:: STORED ROWS ::

Begin

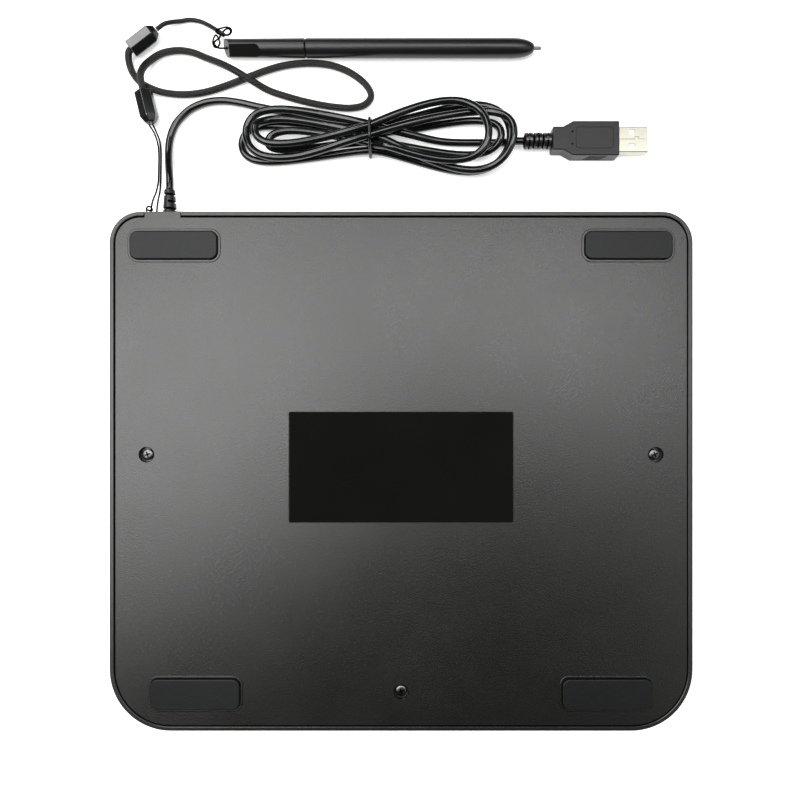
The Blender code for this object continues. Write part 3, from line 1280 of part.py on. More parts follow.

End
Begin

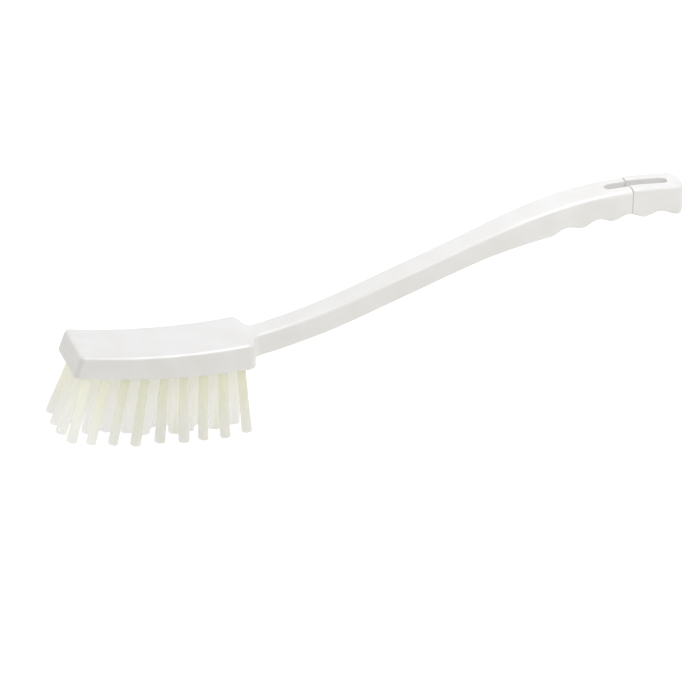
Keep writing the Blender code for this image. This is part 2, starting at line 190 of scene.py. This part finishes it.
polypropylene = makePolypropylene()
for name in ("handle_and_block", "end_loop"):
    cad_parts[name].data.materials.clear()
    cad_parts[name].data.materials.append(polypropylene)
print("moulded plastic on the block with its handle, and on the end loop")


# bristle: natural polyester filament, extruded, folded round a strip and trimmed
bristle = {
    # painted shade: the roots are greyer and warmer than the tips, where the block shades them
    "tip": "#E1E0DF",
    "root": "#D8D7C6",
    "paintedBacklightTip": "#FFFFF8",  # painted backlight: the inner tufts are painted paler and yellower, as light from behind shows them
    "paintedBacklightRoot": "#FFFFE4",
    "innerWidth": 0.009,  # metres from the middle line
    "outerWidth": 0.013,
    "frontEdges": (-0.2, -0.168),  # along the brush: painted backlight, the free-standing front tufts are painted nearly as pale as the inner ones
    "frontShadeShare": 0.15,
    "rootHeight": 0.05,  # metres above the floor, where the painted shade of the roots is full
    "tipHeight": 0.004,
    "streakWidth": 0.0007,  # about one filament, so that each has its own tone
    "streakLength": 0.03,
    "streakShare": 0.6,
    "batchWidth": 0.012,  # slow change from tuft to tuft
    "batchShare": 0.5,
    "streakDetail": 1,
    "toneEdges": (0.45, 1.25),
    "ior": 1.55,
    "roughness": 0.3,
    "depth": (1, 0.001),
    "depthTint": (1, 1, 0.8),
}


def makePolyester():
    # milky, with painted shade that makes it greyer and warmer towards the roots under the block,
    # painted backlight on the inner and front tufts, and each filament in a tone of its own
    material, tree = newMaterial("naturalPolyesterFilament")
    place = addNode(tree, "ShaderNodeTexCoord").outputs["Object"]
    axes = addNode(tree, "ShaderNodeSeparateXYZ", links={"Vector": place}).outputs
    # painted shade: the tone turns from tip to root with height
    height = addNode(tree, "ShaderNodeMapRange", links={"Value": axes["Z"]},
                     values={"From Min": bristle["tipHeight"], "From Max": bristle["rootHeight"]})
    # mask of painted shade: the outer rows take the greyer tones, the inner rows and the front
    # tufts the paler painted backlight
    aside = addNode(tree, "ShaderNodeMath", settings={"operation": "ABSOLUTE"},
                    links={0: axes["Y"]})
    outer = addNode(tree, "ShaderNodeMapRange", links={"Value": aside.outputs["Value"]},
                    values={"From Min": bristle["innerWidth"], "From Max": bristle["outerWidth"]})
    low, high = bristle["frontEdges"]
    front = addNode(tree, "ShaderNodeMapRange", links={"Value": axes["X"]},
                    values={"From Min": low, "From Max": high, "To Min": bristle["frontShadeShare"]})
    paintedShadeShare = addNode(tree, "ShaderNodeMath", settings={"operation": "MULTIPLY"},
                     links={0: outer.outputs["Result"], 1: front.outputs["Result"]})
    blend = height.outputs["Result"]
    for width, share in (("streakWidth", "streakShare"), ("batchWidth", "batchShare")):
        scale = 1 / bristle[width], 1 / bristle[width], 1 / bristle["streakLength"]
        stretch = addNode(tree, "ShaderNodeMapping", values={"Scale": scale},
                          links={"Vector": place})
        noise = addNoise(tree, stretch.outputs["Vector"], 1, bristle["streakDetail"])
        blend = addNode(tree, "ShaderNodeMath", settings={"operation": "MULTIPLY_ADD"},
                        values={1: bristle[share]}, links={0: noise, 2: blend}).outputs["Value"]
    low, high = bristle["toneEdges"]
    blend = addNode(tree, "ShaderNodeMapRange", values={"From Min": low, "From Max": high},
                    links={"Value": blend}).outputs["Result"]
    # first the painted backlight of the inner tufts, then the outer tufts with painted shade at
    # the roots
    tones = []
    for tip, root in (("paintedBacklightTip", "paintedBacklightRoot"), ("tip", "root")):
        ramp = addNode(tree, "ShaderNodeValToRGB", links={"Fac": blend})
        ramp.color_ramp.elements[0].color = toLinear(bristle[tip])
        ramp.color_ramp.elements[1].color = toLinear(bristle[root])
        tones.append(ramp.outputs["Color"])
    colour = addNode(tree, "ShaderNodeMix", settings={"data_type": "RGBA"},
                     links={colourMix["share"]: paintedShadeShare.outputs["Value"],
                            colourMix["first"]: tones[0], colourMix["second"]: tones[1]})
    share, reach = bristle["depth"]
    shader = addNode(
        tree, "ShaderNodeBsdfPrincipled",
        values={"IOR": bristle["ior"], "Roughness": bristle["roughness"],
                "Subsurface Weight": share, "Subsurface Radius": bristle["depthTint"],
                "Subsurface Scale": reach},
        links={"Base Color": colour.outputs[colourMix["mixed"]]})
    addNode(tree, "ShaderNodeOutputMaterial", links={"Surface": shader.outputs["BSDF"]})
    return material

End

:: WHAT IS ASKED ::
Say how many lines in the records hold the string "this", and say nothing else.

:: EXERCISE OUTPUT ::
2